Toward the end of the July 31 meeting, Oregon City Manager Tony Konkol brought up the Confederated Tribes of Grand Ronde's plans to purchase the paper-mill property from current owner George Heidgerken, and Moore provided an update on this topic. As previously reported, the tribes are under contract to purchase the property and are currently in their due diligence process.

Moore said that the tribes are working with Metro's riverwalk project team to explore their separate interests and identify shared interests. Interpretive signage is planned along the walkway intended to teach visitors about the history of Willamette Falls, from its importance to Native American residents to its role in the founding of the Oregon Territory.

"The tribe has expressed support for the riverwalk and interest in having private development on the site," Moore said. "The project team will continue working with them with a goal of drafting an agreement determining a working relationship."

Moore noted that the Confederated Tribes of Grand Ronde is different than a typical developer or private owner, because they are a sovereign nation and government entity themselves.

"The team has acknowledged that difference and is working through what that means regarding the future partnership," he said. "The team hopes for an outcome that strengthens the partnership and provides certainty and clarity on all of the project's four core values."

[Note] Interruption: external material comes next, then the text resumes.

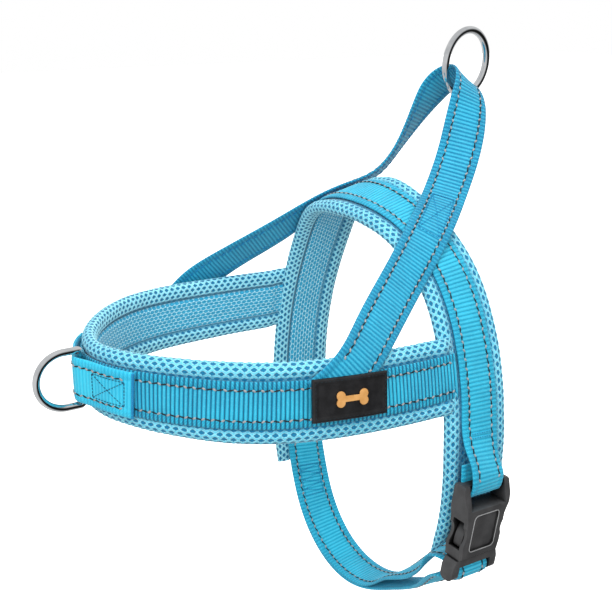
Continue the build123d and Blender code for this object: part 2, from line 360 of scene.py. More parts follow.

State Rep. Mark Meek recalled the past issues obtaining permit-application signatures from Heidgerken and asked about upcoming permit timelines. Moore explained that the team anticipates the need for signatures and will need some confirmation of continued support from the property owner, when and if the property changes hands. The project would require the tribe's signature for a permit application to the U.S. Army Corps of Engineers. Moore anticipates that the tribes will need to sign permit applications at the end of August to early September 2019 and in late winter 2020 for the Corps, and then for building permits in early to mid-spring 2020.